Jadi, radikalisme itu bukan hanya bom, tapi dari pemahaman tipis-tipis sudah menuju ke radikalisme, seperti tidak mau hormat bendera, mereka seperti Khawarij. Bacaan Qur’an mereka bagus dan baik, tapi hati mereka busuk, mereka benci. Nabi mengibaratkan bahwa keimanan mereka seperti lepasnya busur dari anak panah.
Yang penting adalah memberikan pemahaman kepada anak-anak muda, karena kalau orang tua itu sudah dibekali sejak kecil, jadi yang bahaya itu anak-anak muda, yang kosong dalam pemahaman agama, lalu didoktrin.
Target mereka adalah mencari mangsa sebanyak-banyaknya, membuat taklim dimana-mana, bahkan di kepolisian juga ada, namanya PCS atau Polri Cinta Sunnah.
Selain itu, target mereka adalah masuk ke dalam organisasi resmi agar dianggap legal (misal MUI). Mereka mendapat gaji dari luar negeri, sekitar Rp20 juta/bulan/dai, tapi 1 provinsi untuk 1 dai, ada TV. Ada sekolah tanpa bantuan yang langsung besar, setiap tahun mengundang tokoh dari luar negeri (LN) untuk melihat tanah dan langsung ada pembangunan dengan dukungan kamera besar. Buktinya, saya sendiri sempat ditawari… saya nggak mau, karena ada doktrin agar saya nggak bisa lepas dari mereka.
Setelah itu, saya masuk ke LBM NU, dan ketemu orang seperti Habib Salim di sini (Gorontalo), Ustadz Dzulfikar Harun di Jawa hingga saya bisa 2 jam diskusi, sehingga saya mulai terbuka cakrawala… Saya tegas langsung keluar.
Saya keluar, karena mereka juga memalsukan beberapa kitab, misalnya ziarah qobri nabi, dihapus qobri-nya. Yang lebih membayahakan, mereka menanamkan kebencian, benci pada guru, bukan takut dengan Allah, tapi takut dengan guru di kelompoknya.
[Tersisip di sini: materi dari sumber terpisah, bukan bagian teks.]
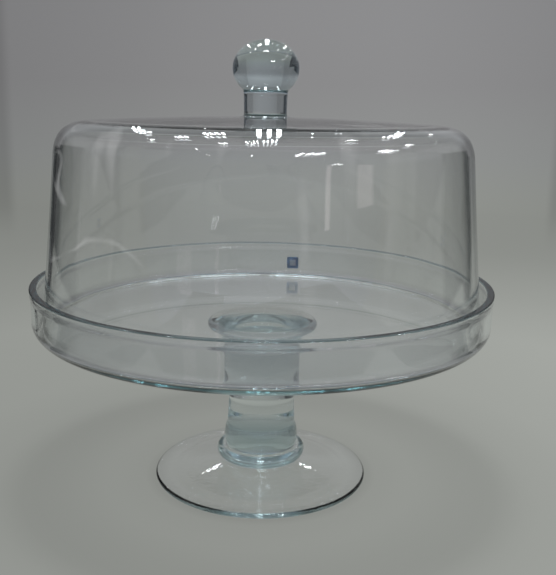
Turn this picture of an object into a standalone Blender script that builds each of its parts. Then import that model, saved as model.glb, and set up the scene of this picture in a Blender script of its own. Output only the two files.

Padahal, Nabi pernah menyatakan bahwa umat mayoritas itu tak mungkin sesat, kita kan mayoritas, kalo dianggap sesaat, mana yang benar: nabi atau ente/Anda?!.
*) Sumber: Testimoni yang ditulis dari record wawancara Ketua Majelis Rasulullah Gorontalo Habib Salim Al-Jufri dengan Muballigh Gorontalo Ustadz Robiatul Ibroh yang mengikuti Salafi pada 1998-2008 (sejak kelas 3 SMEA/SMKN 1 Gorontalo pada 1998).